De kerk zoekt het gesprek als Christus-belijdende geloofsgemeenschap. De Christus-belijdenis vormt de motivatie tot het zoeken van het gesprek. Met deze belijdenis geeft de kerk aan waar haar verbondenheid met Israël op berust en wat zij in dit gesprek op het hart draagt. Het is niet de bedoeling dat de kerk alleen de agenda bepaalt. Een gesprek veronderstelt wederkerigheid. De kerk dient zorgvuldig te luisteren naar wat Israël in het gesprek wil inbrengen. Van de zijde van de kerk ligt er het verlangen te spreken over het verstaan van de Heilige Schrift.
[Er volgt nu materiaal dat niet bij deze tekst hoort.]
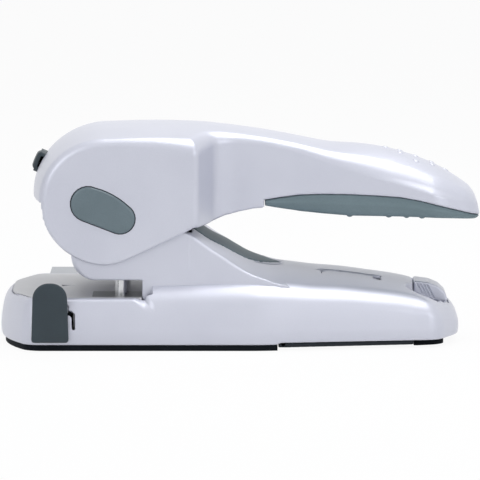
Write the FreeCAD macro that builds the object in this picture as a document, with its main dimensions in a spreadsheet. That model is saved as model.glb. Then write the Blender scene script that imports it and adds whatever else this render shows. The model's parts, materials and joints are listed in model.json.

In de kerkorde wordt met de Heilige Schrift steeds de eenheid van beide testamenten bedoeld. Het ligt voor de hand dat in het gesprek het verstaan ter sprake komt. In het bijzonder betreft dit de komst van het Koninkrijk van God. Dit thema werd al genoemd in art. I-1. De kerk deelt in de aan Israël geschonken verwachting. Gewekt door de belofte worden we samen als pelgrims op de weg naar Gods Koninkrijk gezet. De vraag hoe deze verwachting ons leven richt, zal indringend aan de kerk worden voorgelegd. De geschiedenis van Europa heeft Israël weinig reden gegeven om te kunnen geloven dat in Christus het Koninkrijk van God naderbij gekomen is. Voor het gesprek neemt de kerkorde het uitgangspunt in wat de Schrift zegt over de komst van het Koninkrijk van God. De verwachting wordt op verschillende manieren ingevuld. Het gesprek over hoe de hoop in deze wereld volgehouden kan worden door het geloof in de komst van het Koninkrijk van God hebben we echter gemeenschappelijk.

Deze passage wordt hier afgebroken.